Ok I know it's early in the month, but we're beginning to decorate the library for Thanksgiving and ... well this stuff is on my mind. This year I'd like our display to provide a little more info than the usual banal collection of recipes and pictures of Pilgrims and whatnot. I'm thinking about posting this excellent essay by James Loewen. Here is an excerpt:

Thanksgiving is full of embarrassing facts. The Pilgrims did not introduce the Native Americans to the tradition; Eastern Indians had observed autumnal harvest celebrations for centuries. Our modern celebrations date back only to 1863; not until the 1890s did the Pilgrims get included in the tradition; no one even called them "Pilgrims" until the 1870s.

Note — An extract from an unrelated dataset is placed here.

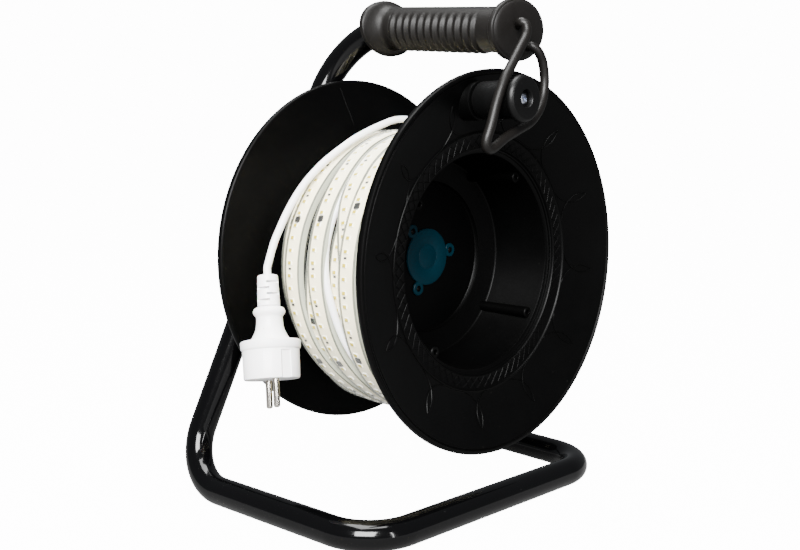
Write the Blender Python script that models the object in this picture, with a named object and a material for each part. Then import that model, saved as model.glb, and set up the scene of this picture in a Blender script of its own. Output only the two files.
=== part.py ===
"""LED work light reel: a two-half plastic drum with an LED strip wound on it, on a bent tube stand.

The drum's axis is the Y axis and its front faces -Y. Lengths are in metres. Sizes are measured
from the middle of the front flange's rim plane, and the finished reel is moved so that its
origin lies on the floor under the middle of its box.
"""
import math

import bmesh
import bpy
from mathutils import Matrix, Vector

# Clearances
SEAT_GAP = 0.0003
RUN_GAP = 0.0005

# Drum halves
FLANGE_R = 0.120
RIM_THICKNESS = 0.005
RIM_ROUND = 0.0012
RIM_BAND = 0.0035
DRUM_HALF_DEPTH = 0.0678
WALL = 0.0026
DISH_R = 0.0822
DISH_DEPTH = 0.0135
MOUTH_R = 0.0723
MOUTH_LIP = 0.0018
MOUTH_STEP = 0.0018
BARREL_MOUTH_R = 0.0688
BARREL_DRAFT = 0.0030
BARREL_OUTER_DRAFT = 0.0012
FLOOR_STEP_R = 0.0512
FLOOR_STEP_DEPTH = 0.0030
WEB_THICKNESS = 0.0018
HUB_SLEEVE_WALL = 0.0035
HUB_SLEEVE_LENGTH = 0.047
DRUM_SIDES = 48

# Screw channels inside the barrel
CHANNEL_COUNT = 4
CHANNEL_FIRST_DEG = 54.0
CHANNEL_R = 0.0036
CHANNEL_HOLE_R = 0.0016
CHANNEL_HOLE_DEPTH = 0.010
CHANNEL_START = 0.0025
CHANNEL_SUNK = 0.0006

# Cap over the hub, with three lugs
CAP_R = 0.0190
CAP_THICKNESS = 0.0014
LUG_COUNT = 3
LUG_FIRST_DEG = 8.0
LUG_HOLE_RADIUS_AT = 0.0225
LUG_R = 0.0046
LUG_HOLE_R = 0.0022
LUG_PEG_R = 0.0018

# Crank knob on the front flange
KNOB_INSET = 0.01753
KNOB_DEG = 103.83
BOSS_R = 0.0115
BOSS_FRONT = -0.0020
KNOB_GAP = 0.0010
KNOB_SHAFT_R = 0.0112
KNOB_HEAD_BACK = -0.0314
KNOB_FRONT = -0.0362
KNOB_HEAD_R = 0.0136
KNOB_FACE_R = 0.0122
KNOB_RECESS_R = 0.0050
KNOB_RECESS_DEPTH = 0.0042
SCREW_SHANK_R = 0.0022
SCREW_HEAD_R = 0.0037
SCREW_HEAD_HEIGHT = 0.0022
SCREW_GRIP_IN_BOSS = 0.0080

# Stand tube
TUBE_D = 0.0185
TUBE_WALL = 0.0015
TUBE_SIDES = 16
BEND_R = 0.034
BEND_STEPS = 6
TOP_BEND_R = 0.053
FOOT_DROP = 0.154
FOOT_FRONT_LEFT = (-0.1050, 0.0095)
FOOT_FRONT_RIGHT = (0.1125, 0.0045)
FOOT_REAR_LEFT = (-0.1185, 0.1830)
FOOT_REAR_RIGHT = (0.1165, 0.1780)
TOP_BEND_AT = (0.0, 0.1450, 0.1578)
AXLE_CLEARANCE_BEHIND = 0.004
AXLE_END_BEHIND_CAP = 0.0030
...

Plymouth Rock achieved ichnographic status only in the nineteenth century, when some enterprising residents of the town moved it down to the water so its significance as the "holy soil" the Pilgrims first touched might seem more plausible. The Rock has become a shrine, the Mayflower Compact a sacred text, and our textbooks play the same function as the Anglican BOOK OF COMMON PRAYER, teaching us the rudiments of the civil religion of Thanksgiving.

Indians are marginalized in this civic ritual. Our archetypal image of the first Thanksgiving portrays the groaning boards in the woods, with the Pilgrims in their starched Sunday best and the almost naked Indian guests. Thanksgiving silliness reaches some sort of zenith in the handouts that school children have carried home for decades, with captions like, "They served pumpkins and turkeys and corn and squash. The Indians had never seen such a feast!" When his son brought home this "information" from his New Hampshire elementary school, Native American novelist Michael Dorris pointed out "the Pilgrims had literally never seen `such a feast,' since all foods mentioned are exclusively indigenous to the Americas and had been provided by [or with the aid of] the local tribe."



I would be remiss if I did not also recommend Loewen's book, Lies My Teacher Told Me, which is about the sorry state of elementary and high school history textbooks.

I would also be remiss if I wrote a post about Thanksgiving which did not include at least one recipe for oyster dressing.... not as good as my mom's of course.